*Exercise prompt:* Repeat the whole of the data, keeping every detail the same.

*The input:*
·····

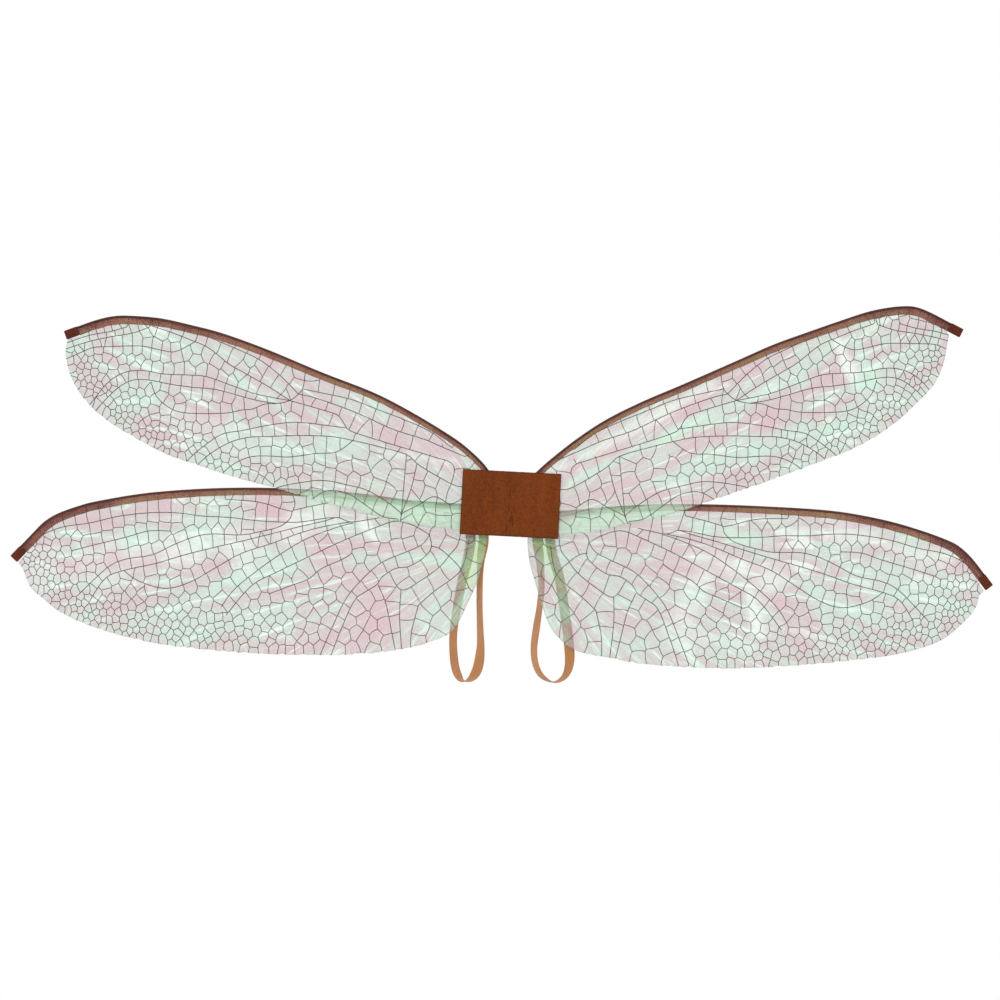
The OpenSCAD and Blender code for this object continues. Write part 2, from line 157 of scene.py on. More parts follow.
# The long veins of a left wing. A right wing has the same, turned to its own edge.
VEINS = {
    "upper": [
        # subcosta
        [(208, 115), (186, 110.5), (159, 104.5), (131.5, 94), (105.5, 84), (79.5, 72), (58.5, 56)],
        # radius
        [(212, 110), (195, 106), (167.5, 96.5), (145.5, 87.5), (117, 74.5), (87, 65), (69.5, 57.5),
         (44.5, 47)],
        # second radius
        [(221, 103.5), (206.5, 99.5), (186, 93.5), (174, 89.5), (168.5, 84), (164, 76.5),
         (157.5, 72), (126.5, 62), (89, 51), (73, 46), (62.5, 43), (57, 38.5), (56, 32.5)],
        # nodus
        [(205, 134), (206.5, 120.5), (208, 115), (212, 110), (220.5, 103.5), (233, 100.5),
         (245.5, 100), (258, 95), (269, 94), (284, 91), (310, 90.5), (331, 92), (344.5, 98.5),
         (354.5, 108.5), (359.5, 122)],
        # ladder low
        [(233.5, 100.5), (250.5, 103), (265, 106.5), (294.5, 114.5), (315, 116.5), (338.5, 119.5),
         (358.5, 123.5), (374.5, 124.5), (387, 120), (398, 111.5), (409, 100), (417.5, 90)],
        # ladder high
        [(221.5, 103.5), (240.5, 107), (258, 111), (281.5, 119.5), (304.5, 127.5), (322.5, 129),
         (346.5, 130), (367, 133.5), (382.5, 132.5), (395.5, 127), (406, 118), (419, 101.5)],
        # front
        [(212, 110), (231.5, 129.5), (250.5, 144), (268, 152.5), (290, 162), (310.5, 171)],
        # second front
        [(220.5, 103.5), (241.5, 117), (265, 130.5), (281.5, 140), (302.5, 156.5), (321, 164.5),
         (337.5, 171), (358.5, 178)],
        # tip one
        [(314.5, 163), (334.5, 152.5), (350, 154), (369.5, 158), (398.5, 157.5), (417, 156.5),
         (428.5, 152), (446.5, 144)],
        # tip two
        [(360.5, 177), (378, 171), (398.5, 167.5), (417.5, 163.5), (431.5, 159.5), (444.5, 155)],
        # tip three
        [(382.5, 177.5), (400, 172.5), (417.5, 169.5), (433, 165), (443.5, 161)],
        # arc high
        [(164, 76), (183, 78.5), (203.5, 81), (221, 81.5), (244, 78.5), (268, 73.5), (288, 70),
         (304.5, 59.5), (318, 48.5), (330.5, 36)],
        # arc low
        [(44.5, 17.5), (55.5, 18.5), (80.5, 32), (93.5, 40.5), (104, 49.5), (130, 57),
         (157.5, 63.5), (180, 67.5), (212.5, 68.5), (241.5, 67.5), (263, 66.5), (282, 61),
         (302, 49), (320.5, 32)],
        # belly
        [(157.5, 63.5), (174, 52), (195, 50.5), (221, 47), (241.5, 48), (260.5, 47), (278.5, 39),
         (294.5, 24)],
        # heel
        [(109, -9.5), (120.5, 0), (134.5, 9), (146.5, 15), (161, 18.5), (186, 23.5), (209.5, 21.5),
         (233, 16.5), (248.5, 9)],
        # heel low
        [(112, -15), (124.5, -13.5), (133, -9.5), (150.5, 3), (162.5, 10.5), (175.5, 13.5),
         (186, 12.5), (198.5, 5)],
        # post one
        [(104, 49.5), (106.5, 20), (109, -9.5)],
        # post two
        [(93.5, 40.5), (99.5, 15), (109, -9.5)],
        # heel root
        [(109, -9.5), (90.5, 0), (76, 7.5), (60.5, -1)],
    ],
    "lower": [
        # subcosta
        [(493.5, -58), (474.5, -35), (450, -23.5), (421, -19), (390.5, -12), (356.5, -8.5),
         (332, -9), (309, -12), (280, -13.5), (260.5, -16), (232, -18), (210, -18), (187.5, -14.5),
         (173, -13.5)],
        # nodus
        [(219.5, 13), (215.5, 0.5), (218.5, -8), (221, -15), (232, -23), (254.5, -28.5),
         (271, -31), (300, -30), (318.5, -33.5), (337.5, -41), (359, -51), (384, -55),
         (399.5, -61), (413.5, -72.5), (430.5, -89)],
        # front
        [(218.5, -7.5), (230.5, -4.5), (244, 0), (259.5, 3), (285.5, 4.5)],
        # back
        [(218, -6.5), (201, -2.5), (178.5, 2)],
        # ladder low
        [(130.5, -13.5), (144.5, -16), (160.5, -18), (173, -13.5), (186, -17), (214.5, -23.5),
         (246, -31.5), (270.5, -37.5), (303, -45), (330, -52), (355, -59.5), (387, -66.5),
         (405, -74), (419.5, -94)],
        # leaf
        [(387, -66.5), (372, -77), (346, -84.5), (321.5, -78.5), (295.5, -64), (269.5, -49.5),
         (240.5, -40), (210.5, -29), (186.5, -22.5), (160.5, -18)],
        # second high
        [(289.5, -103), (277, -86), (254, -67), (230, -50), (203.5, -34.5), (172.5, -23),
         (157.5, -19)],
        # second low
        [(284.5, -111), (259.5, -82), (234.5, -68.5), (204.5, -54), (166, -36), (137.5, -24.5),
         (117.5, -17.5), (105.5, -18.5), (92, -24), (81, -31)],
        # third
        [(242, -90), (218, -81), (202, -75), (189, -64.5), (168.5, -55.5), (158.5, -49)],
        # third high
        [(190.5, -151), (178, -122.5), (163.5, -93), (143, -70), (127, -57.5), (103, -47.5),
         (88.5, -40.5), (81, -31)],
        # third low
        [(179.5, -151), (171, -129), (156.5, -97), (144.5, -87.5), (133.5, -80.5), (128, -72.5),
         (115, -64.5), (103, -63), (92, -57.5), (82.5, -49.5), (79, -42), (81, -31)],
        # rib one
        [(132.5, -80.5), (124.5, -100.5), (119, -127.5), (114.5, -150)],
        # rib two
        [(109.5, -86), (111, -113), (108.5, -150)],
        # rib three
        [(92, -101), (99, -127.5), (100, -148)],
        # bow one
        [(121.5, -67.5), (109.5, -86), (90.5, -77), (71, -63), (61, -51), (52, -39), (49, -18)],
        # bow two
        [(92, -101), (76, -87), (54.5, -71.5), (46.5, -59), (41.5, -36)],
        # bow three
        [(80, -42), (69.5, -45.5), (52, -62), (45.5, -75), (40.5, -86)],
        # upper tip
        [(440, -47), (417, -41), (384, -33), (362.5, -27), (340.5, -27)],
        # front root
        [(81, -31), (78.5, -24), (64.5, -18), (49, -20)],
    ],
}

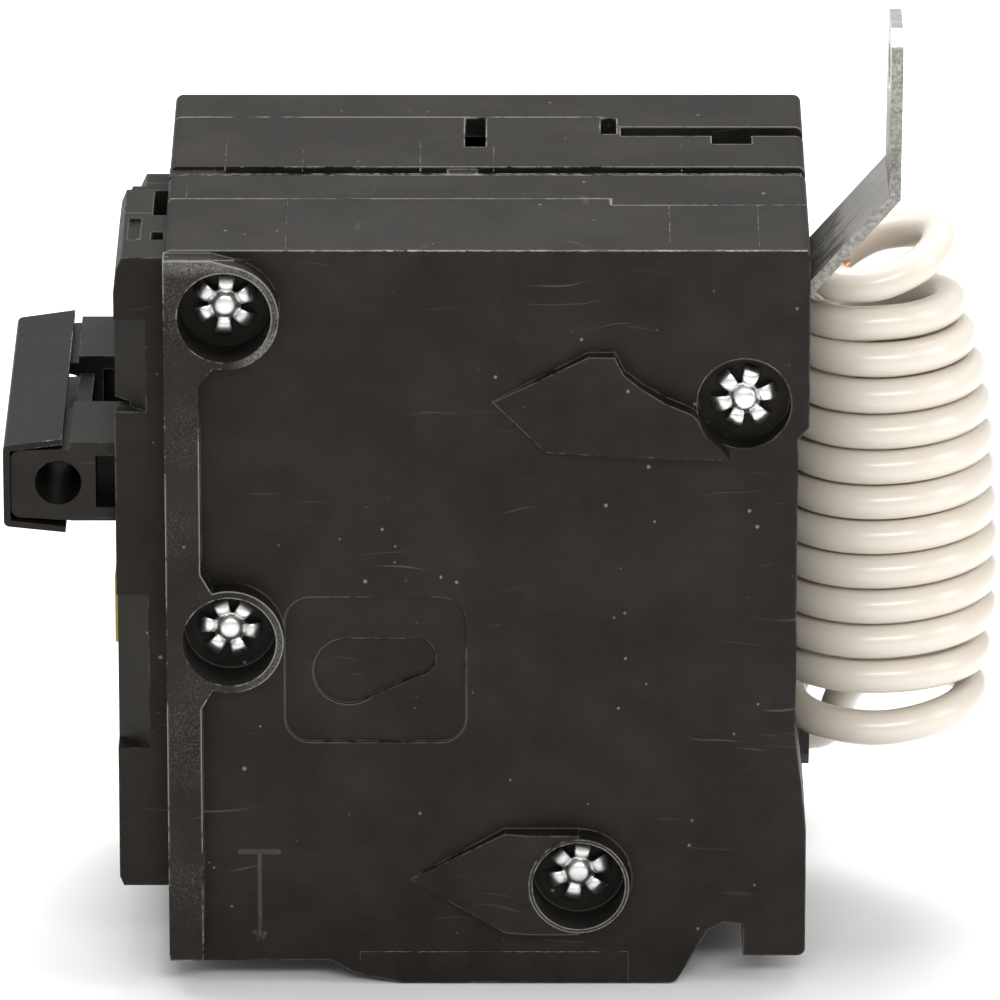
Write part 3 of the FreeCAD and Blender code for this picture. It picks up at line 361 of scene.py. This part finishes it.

·····

*Task solution:*
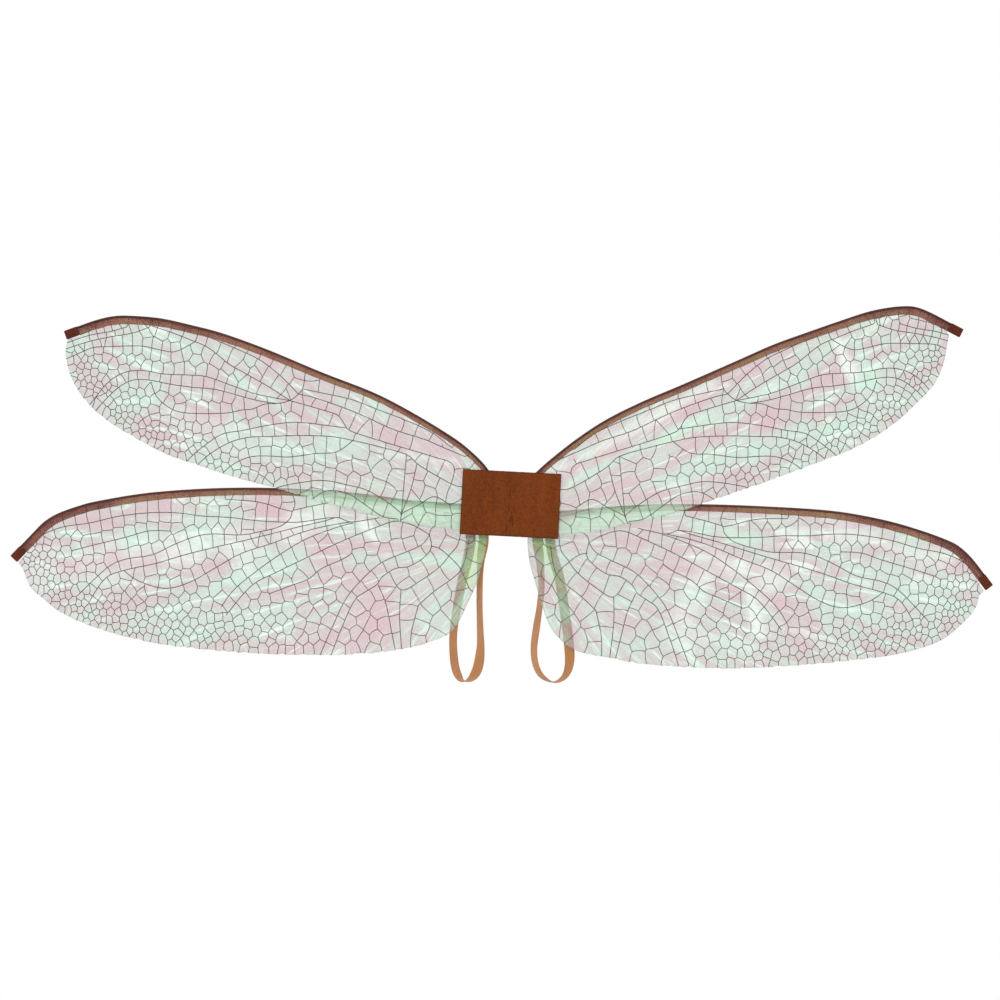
The OpenSCAD and Blender code for this object continues. Write part 2, from line 157 of scene.py on. More parts follow.
# The long veins of a left wing. A right wing has the same, turned to its own edge.
VEINS = {
    "upper": [
        # subcosta
        [(208, 115), (186, 110.5), (159, 104.5), (131.5, 94), (105.5, 84), (79.5, 72), (58.5, 56)],
        # radius
        [(212, 110), (195, 106), (167.5, 96.5), (145.5, 87.5), (117, 74.5), (87, 65), (69.5, 57.5),
         (44.5, 47)],
        # second radius
        [(221, 103.5), (206.5, 99.5), (186, 93.5), (174, 89.5), (168.5, 84), (164, 76.5),
         (157.5, 72), (126.5, 62), (89, 51), (73, 46), (62.5, 43), (57, 38.5), (56, 32.5)],
        # nodus
        [(205, 134), (206.5, 120.5), (208, 115), (212, 110), (220.5, 103.5), (233, 100.5),
         (245.5, 100), (258, 95), (269, 94), (284, 91), (310, 90.5), (331, 92), (344.5, 98.5),
         (354.5, 108.5), (359.5, 122)],
        # ladder low
        [(233.5, 100.5), (250.5, 103), (265, 106.5), (294.5, 114.5), (315, 116.5), (338.5, 119.5),
         (358.5, 123.5), (374.5, 124.5), (387, 120), (398, 111.5), (409, 100), (417.5, 90)],
        # ladder high
        [(221.5, 103.5), (240.5, 107), (258, 111), (281.5, 119.5), (304.5, 127.5), (322.5, 129),
         (346.5, 130), (367, 133.5), (382.5, 132.5), (395.5, 127), (406, 118), (419, 101.5)],
        # front
        [(212, 110), (231.5, 129.5), (250.5, 144), (268, 152.5), (290, 162), (310.5, 171)],
        # second front
        [(220.5, 103.5), (241.5, 117), (265, 130.5), (281.5, 140), (302.5, 156.5), (321, 164.5),
         (337.5, 171), (358.5, 178)],
        # tip one
        [(314.5, 163), (334.5, 152.5), (350, 154), (369.5, 158), (398.5, 157.5), (417, 156.5),
         (428.5, 152), (446.5, 144)],
        # tip two
        [(360.5, 177), (378, 171), (398.5, 167.5), (417.5, 163.5), (431.5, 159.5), (444.5, 155)],
        # tip three
        [(382.5, 177.5), (400, 172.5), (417.5, 169.5), (433, 165), (443.5, 161)],
        # arc high
        [(164, 76), (183, 78.5), (203.5, 81), (221, 81.5), (244, 78.5), (268, 73.5), (288, 70),
         (304.5, 59.5), (318, 48.5), (330.5, 36)],
        # arc low
        [(44.5, 17.5), (55.5, 18.5), (80.5, 32), (93.5, 40.5), (104, 49.5), (130, 57),
         (157.5, 63.5), (180, 67.5), (212.5, 68.5), (241.5, 67.5), (263, 66.5), (282, 61),
         (302, 49), (320.5, 32)],
        # belly
        [(157.5, 63.5), (174, 52), (195, 50.5), (221, 47), (241.5, 48), (260.5, 47), (278.5, 39),
         (294.5, 24)],
        # heel
        [(109, -9.5), (120.5, 0), (134.5, 9), (146.5, 15), (161, 18.5), (186, 23.5), (209.5, 21.5),
         (233, 16.5), (248.5, 9)],
        # heel low
        [(112, -15), (124.5, -13.5), (133, -9.5), (150.5, 3), (162.5, 10.5), (175.5, 13.5),
         (186, 12.5), (198.5, 5)],
        # post one
        [(104, 49.5), (106.5, 20), (109, -9.5)],
        # post two
        [(93.5, 40.5), (99.5, 15), (109, -9.5)],
        # heel root
        [(109, -9.5), (90.5, 0), (76, 7.5), (60.5, -1)],
    ],
    "lower": [
        # subcosta
        [(493.5, -58), (474.5, -35), (450, -23.5), (421, -19), (390.5, -12), (356.5, -8.5),
         (332, -9), (309, -12), (280, -13.5), (260.5, -16), (232, -18), (210, -18), (187.5, -14.5),
         (173, -13.5)],
        # nodus
        [(219.5, 13), (215.5, 0.5), (218.5, -8), (221, -15), (232, -23), (254.5, -28.5),
         (271, -31), (300, -30), (318.5, -33.5), (337.5, -41), (359, -51), (384, -55),
         (399.5, -61), (413.5, -72.5), (430.5, -89)],
        # front
        [(218.5, -7.5), (230.5, -4.5), (244, 0), (259.5, 3), (285.5, 4.5)],
        # back
        [(218, -6.5), (201, -2.5), (178.5, 2)],
        # ladder low
        [(130.5, -13.5), (144.5, -16), (160.5, -18), (173, -13.5), (186, -17), (214.5, -23.5),
         (246, -31.5), (270.5, -37.5), (303, -45), (330, -52), (355, -59.5), (387, -66.5),
         (405, -74), (419.5, -94)],
        # leaf
        [(387, -66.5), (372, -77), (346, -84.5), (321.5, -78.5), (295.5, -64), (269.5, -49.5),
         (240.5, -40), (210.5, -29), (186.5, -22.5), (160.5, -18)],
        # second high
        [(289.5, -103), (277, -86), (254, -67), (230, -50), (203.5, -34.5), (172.5, -23),
         (157.5, -19)],
        # second low
        [(284.5, -111), (259.5, -82), (234.5, -68.5), (204.5, -54), (166, -36), (137.5, -24.5),
         (117.5, -17.5), (105.5, -18.5), (92, -24), (81, -31)],
        # third
        [(242, -90), (218, -81), (202, -75), (189, -64.5), (168.5, -55.5), (158.5, -49)],
        # third high
        [(190.5, -151), (178, -122.5), (163.5, -93), (143, -70), (127, -57.5), (103, -47.5),
         (88.5, -40.5), (81, -31)],
        # third low
        [(179.5, -151), (171, -129), (156.5, -97), (144.5, -87.5), (133.5, -80.5), (128, -72.5),
         (115, -64.5), (103, -63), (92, -57.5), (82.5, -49.5), (79, -42), (81, -31)],
        # rib one
        [(132.5, -80.5), (124.5, -100.5), (119, -127.5), (114.5, -150)],
        # rib two
        [(109.5, -86), (111, -113), (108.5, -150)],
        # rib three
        [(92, -101), (99, -127.5), (100, -148)],
        # bow one
        [(121.5, -67.5), (109.5, -86), (90.5, -77), (71, -63), (61, -51), (52, -39), (49, -18)],
        # bow two
        [(92, -101), (76, -87), (54.5, -71.5), (46.5, -59), (41.5, -36)],
        # bow three
        [(80, -42), (69.5, -45.5), (52, -62), (45.5, -75), (40.5, -86)],
        # upper tip
        [(440, -47), (417, -41), (384, -33), (362.5, -27), (340.5, -27)],
        # front root
        [(81, -31), (78.5, -24), (64.5, -18), (49, -20)],
    ],
}

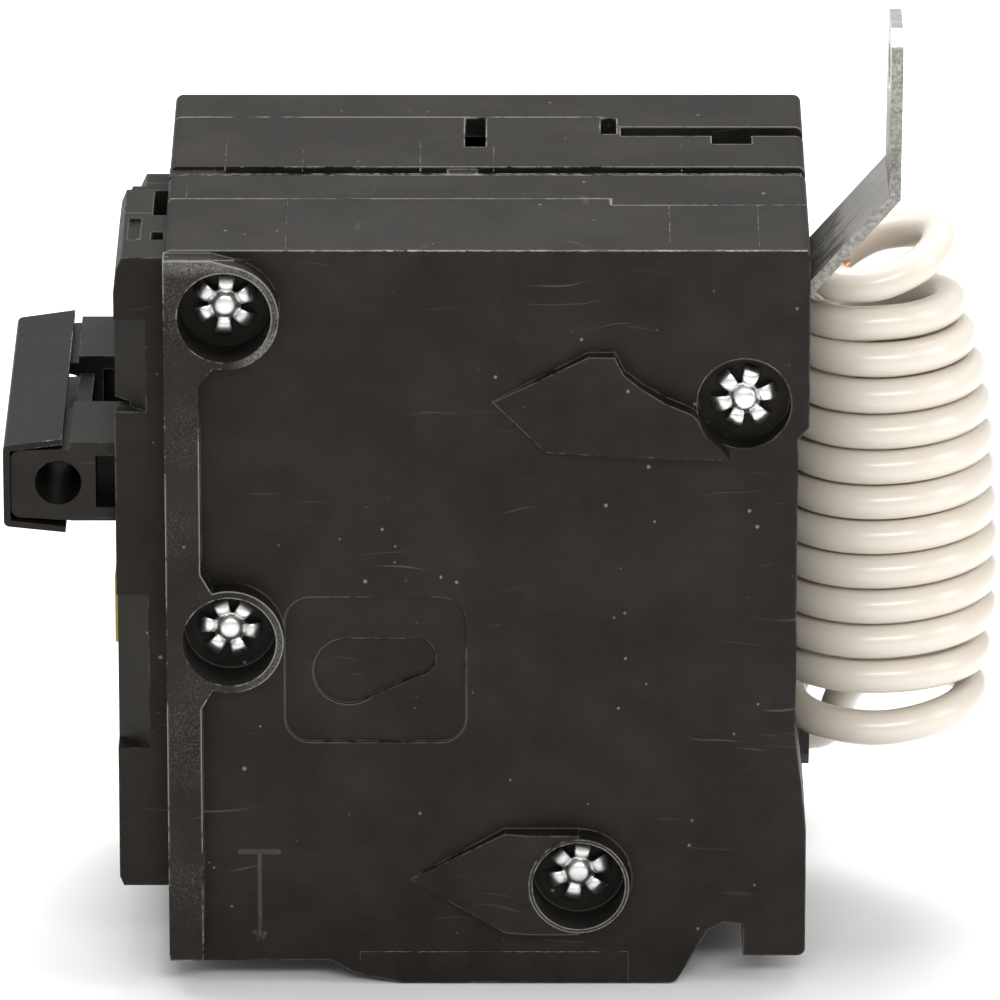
Write part 3 of the FreeCAD and Blender code for this picture. It picks up at line 361 of scene.py. This part finishes it.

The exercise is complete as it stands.